#### [Given exercise]
Exactly repeat the full listing that follows.
——————————
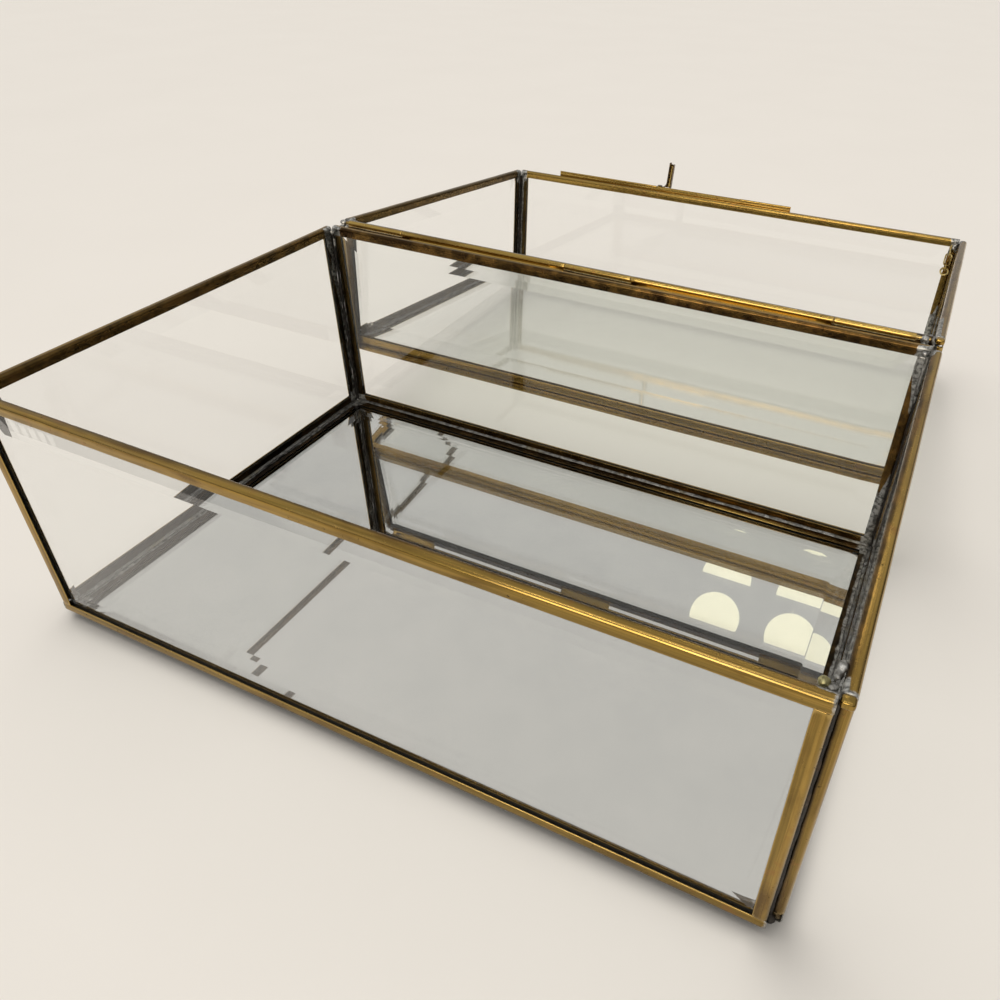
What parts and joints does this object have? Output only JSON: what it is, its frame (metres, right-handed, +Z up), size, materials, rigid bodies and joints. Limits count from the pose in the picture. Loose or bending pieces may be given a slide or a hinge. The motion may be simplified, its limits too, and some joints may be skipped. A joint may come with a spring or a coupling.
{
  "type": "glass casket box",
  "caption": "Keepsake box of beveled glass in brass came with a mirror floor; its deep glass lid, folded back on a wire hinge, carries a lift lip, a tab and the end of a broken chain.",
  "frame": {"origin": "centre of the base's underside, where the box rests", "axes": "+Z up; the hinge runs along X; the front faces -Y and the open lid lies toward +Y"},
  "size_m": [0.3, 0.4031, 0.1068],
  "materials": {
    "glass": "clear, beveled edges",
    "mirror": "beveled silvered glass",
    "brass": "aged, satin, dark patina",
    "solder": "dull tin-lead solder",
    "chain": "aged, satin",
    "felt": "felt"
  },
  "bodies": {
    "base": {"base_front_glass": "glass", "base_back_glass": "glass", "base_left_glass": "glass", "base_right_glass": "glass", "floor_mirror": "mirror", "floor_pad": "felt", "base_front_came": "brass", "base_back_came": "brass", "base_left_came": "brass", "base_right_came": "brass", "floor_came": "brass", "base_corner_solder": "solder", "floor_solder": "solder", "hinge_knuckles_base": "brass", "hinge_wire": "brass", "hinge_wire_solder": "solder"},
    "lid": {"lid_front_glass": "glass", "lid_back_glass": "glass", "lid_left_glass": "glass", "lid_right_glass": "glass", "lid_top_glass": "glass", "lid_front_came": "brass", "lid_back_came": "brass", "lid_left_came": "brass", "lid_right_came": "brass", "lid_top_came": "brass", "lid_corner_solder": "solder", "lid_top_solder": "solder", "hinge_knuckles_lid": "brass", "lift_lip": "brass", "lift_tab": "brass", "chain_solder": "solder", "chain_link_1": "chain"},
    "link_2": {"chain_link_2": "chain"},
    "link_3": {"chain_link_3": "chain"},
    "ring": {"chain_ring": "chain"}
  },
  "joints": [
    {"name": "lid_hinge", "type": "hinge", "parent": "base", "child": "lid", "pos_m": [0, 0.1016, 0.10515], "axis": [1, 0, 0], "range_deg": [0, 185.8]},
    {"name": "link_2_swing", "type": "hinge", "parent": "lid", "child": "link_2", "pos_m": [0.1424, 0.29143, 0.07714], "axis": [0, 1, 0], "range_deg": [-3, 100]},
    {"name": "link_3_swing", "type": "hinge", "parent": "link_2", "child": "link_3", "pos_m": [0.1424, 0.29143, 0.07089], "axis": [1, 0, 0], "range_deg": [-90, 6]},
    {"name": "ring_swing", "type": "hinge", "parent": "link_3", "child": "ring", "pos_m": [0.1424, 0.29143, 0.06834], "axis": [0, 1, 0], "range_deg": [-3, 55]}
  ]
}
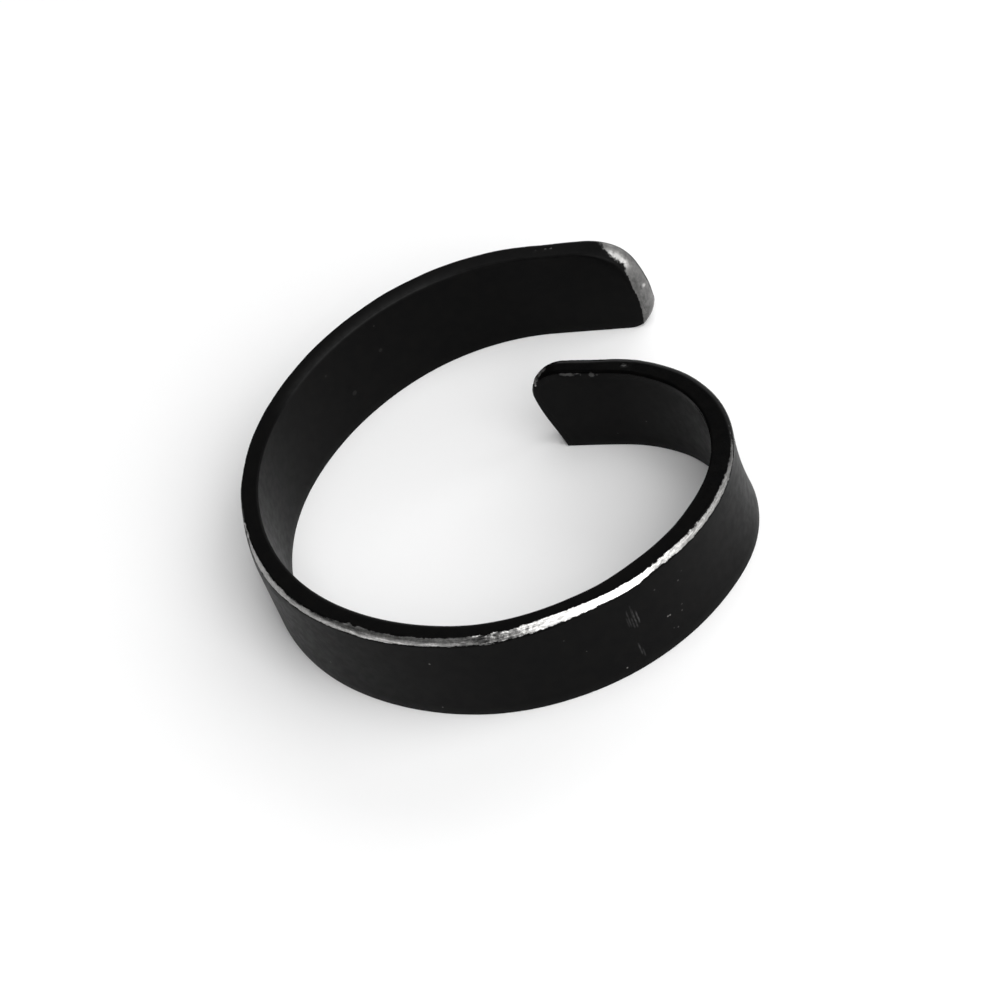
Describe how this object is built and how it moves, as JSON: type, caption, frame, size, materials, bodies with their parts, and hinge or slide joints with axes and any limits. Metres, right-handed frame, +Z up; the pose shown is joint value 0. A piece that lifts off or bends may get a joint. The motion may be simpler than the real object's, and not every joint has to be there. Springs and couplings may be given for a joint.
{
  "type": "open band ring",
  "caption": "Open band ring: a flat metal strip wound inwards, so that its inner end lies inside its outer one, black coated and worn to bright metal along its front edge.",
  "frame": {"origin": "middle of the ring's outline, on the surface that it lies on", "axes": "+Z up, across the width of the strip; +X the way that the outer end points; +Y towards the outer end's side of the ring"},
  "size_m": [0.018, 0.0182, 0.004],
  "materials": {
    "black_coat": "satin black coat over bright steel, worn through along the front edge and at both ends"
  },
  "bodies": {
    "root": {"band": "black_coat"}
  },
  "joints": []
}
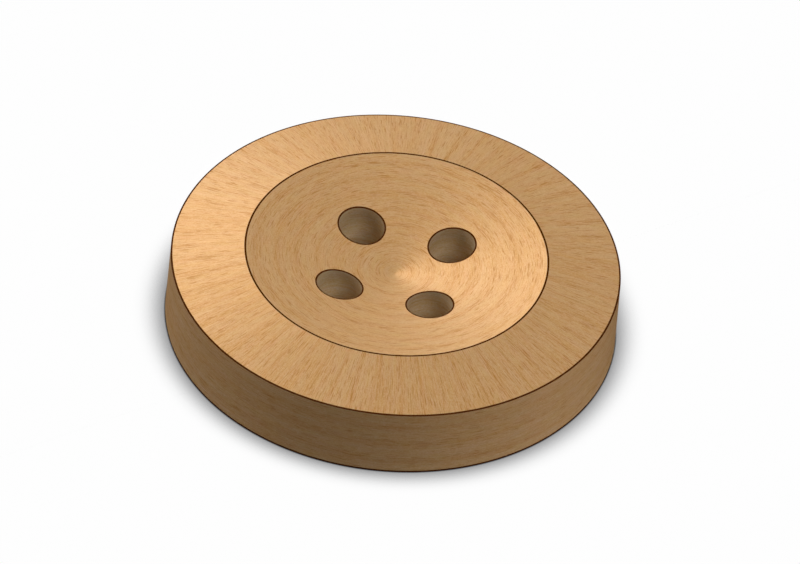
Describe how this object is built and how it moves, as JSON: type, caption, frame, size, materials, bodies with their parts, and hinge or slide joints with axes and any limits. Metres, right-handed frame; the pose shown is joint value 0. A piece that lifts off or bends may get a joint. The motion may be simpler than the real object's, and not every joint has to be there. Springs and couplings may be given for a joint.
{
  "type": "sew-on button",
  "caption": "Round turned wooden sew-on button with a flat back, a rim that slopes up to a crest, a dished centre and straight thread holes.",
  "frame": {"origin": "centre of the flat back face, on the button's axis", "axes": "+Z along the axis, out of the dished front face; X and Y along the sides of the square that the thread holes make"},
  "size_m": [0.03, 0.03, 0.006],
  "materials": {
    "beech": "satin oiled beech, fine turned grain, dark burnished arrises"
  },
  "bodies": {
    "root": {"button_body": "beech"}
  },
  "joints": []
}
——————————
#### [Answer for this exercise]
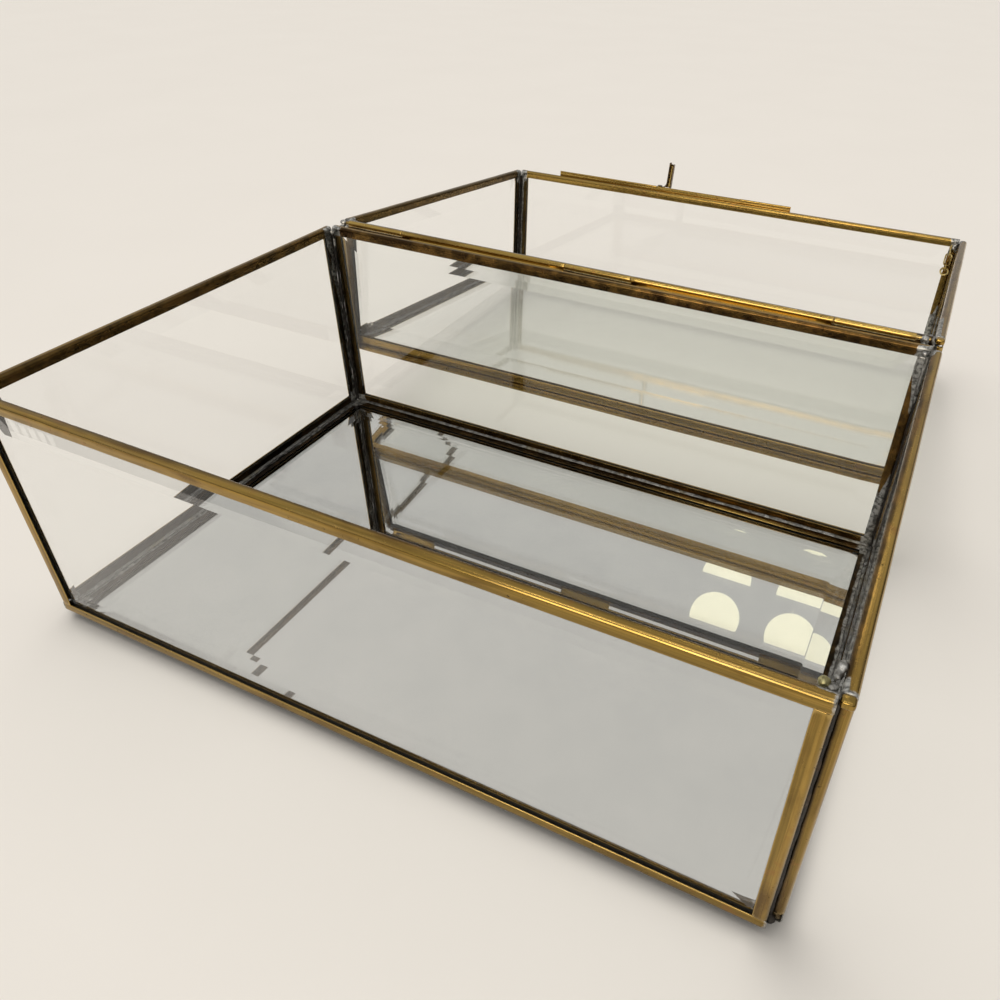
What parts and joints does this object have? Output only JSON: what it is, its frame (metres, right-handed, +Z up), size, materials, rigid bodies and joints. Limits count from the pose in the picture. Loose or bending pieces may be given a slide or a hinge. The motion may be simplified, its limits too, and some joints may be skipped. A joint may come with a spring or a coupling.
{
  "type": "glass casket box",
  "caption": "Keepsake box of beveled glass in brass came with a mirror floor; its deep glass lid, folded back on a wire hinge, carries a lift lip, a tab and the end of a broken chain.",
  "frame": {"origin": "centre of the base's underside, where the box rests", "axes": "+Z up; the hinge runs along X; the front faces -Y and the open lid lies toward +Y"},
  "size_m": [0.3, 0.4031, 0.1068],
  "materials": {
    "glass": "clear, beveled edges",
    "mirror": "beveled silvered glass",
    "brass": "aged, satin, dark patina",
    "solder": "dull tin-lead solder",
    "chain": "aged, satin",
    "felt": "felt"
  },
  "bodies": {
    "base": {"base_front_glass": "glass", "base_back_glass": "glass", "base_left_glass": "glass", "base_right_glass": "glass", "floor_mirror": "mirror", "floor_pad": "felt", "base_front_came": "brass", "base_back_came": "brass", "base_left_came": "brass", "base_right_came": "brass", "floor_came": "brass", "base_corner_solder": "solder", "floor_solder": "solder", "hinge_knuckles_base": "brass", "hinge_wire": "brass", "hinge_wire_solder": "solder"},
    "lid": {"lid_front_glass": "glass", "lid_back_glass": "glass", "lid_left_glass": "glass", "lid_right_glass": "glass", "lid_top_glass": "glass", "lid_front_came": "brass", "lid_back_came": "brass", "lid_left_came": "brass", "lid_right_came": "brass", "lid_top_came": "brass", "lid_corner_solder": "solder", "lid_top_solder": "solder", "hinge_knuckles_lid": "brass", "lift_lip": "brass", "lift_tab": "brass", "chain_solder": "solder", "chain_link_1": "chain"},
    "link_2": {"chain_link_2": "chain"},
    "link_3": {"chain_link_3": "chain"},
    "ring": {"chain_ring": "chain"}
  },
  "joints": [
    {"name": "lid_hinge", "type": "hinge", "parent": "base", "child": "lid", "pos_m": [0, 0.1016, 0.10515], "axis": [1, 0, 0], "range_deg": [0, 185.8]},
    {"name": "link_2_swing", "type": "hinge", "parent": "lid", "child": "link_2", "pos_m": [0.1424, 0.29143, 0.07714], "axis": [0, 1, 0], "range_deg": [-3, 100]},
    {"name": "link_3_swing", "type": "hinge", "parent": "link_2", "child": "link_3", "pos_m": [0.1424, 0.29143, 0.07089], "axis": [1, 0, 0], "range_deg": [-90, 6]},
    {"name": "ring_swing", "type": "hinge", "parent": "link_3", "child": "ring", "pos_m": [0.1424, 0.29143, 0.06834], "axis": [0, 1, 0], "range_deg": [-3, 55]}
  ]
}
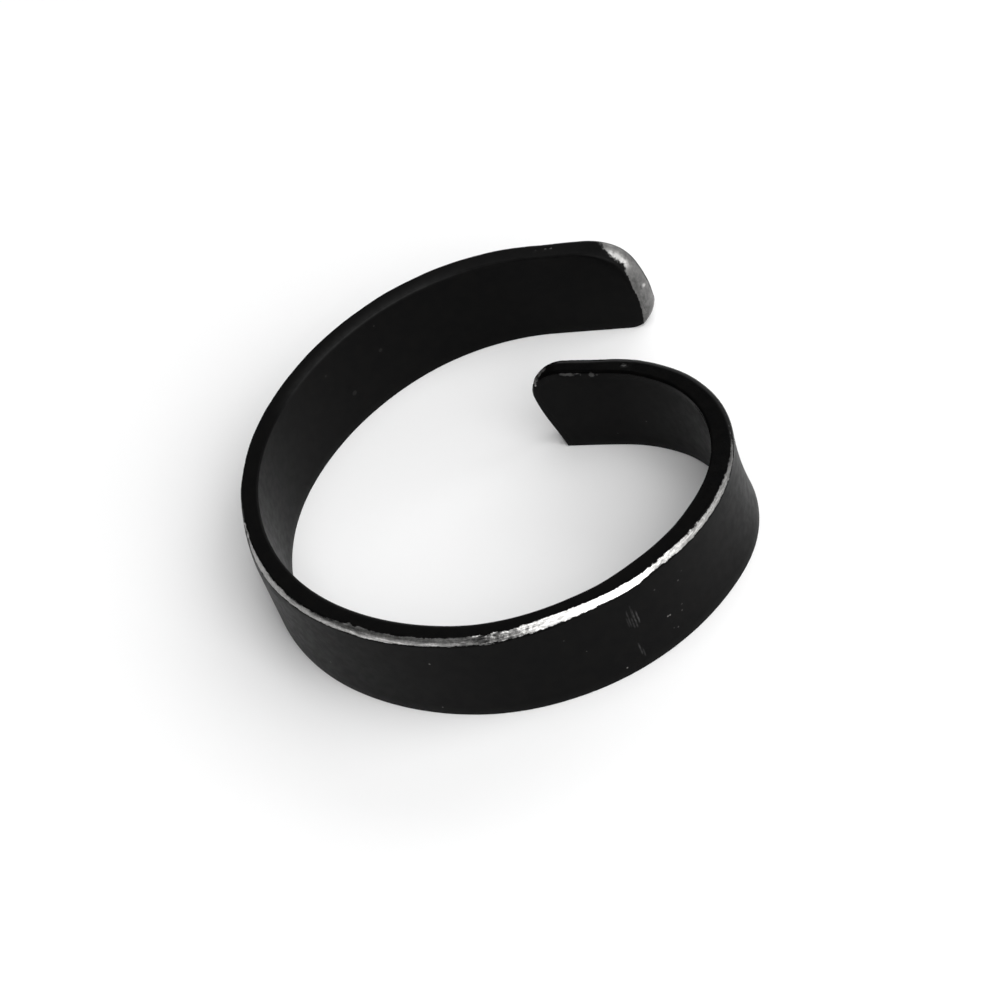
Describe how this object is built and how it moves, as JSON: type, caption, frame, size, materials, bodies with their parts, and hinge or slide joints with axes and any limits. Metres, right-handed frame, +Z up; the pose shown is joint value 0. A piece that lifts off or bends may get a joint. The motion may be simpler than the real object's, and not every joint has to be there. Springs and couplings may be given for a joint.
{
  "type": "open band ring",
  "caption": "Open band ring: a flat metal strip wound inwards, so that its inner end lies inside its outer one, black coated and worn to bright metal along its front edge.",
  "frame": {"origin": "middle of the ring's outline, on the surface that it lies on", "axes": "+Z up, across the width of the strip; +X the way that the outer end points; +Y towards the outer end's side of the ring"},
  "size_m": [0.018, 0.0182, 0.004],
  "materials": {
    "black_coat": "satin black coat over bright steel, worn through along the front edge and at both ends"
  },
  "bodies": {
    "root": {"band": "black_coat"}
  },
  "joints": []
}
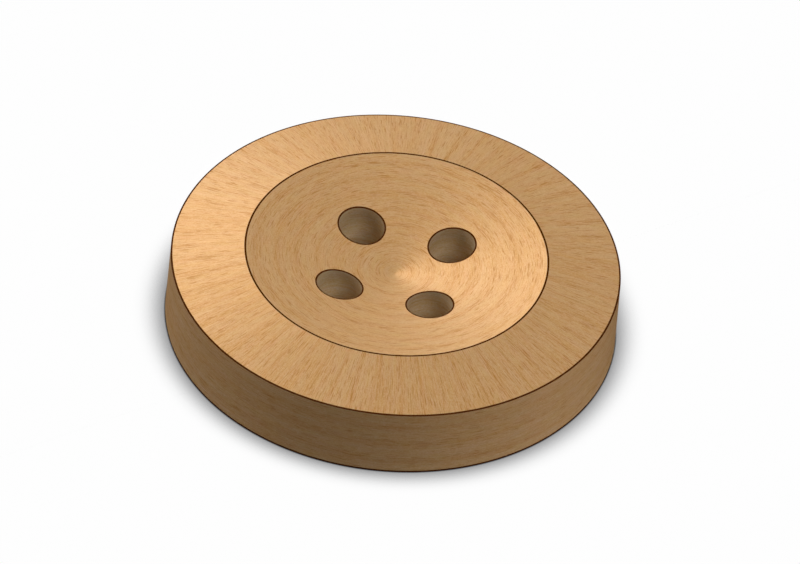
Describe how this object is built and how it moves, as JSON: type, caption, frame, size, materials, bodies with their parts, and hinge or slide joints with axes and any limits. Metres, right-handed frame; the pose shown is joint value 0. A piece that lifts off or bends may get a joint. The motion may be simpler than the real object's, and not every joint has to be there. Springs and couplings may be given for a joint.
{
  "type": "sew-on button",
  "caption": "Round turned wooden sew-on button with a flat back, a rim that slopes up to a crest, a dished centre and straight thread holes.",
  "frame": {"origin": "centre of the flat back face, on the button's axis", "axes": "+Z along the axis, out of the dished front face; X and Y along the sides of the square that the thread holes make"},
  "size_m": [0.03, 0.03, 0.006],
  "materials": {
    "beech": "satin oiled beech, fine turned grain, dark burnished arrises"
  },
  "bodies": {
    "root": {"button_body": "beech"}
  },
  "joints": []
}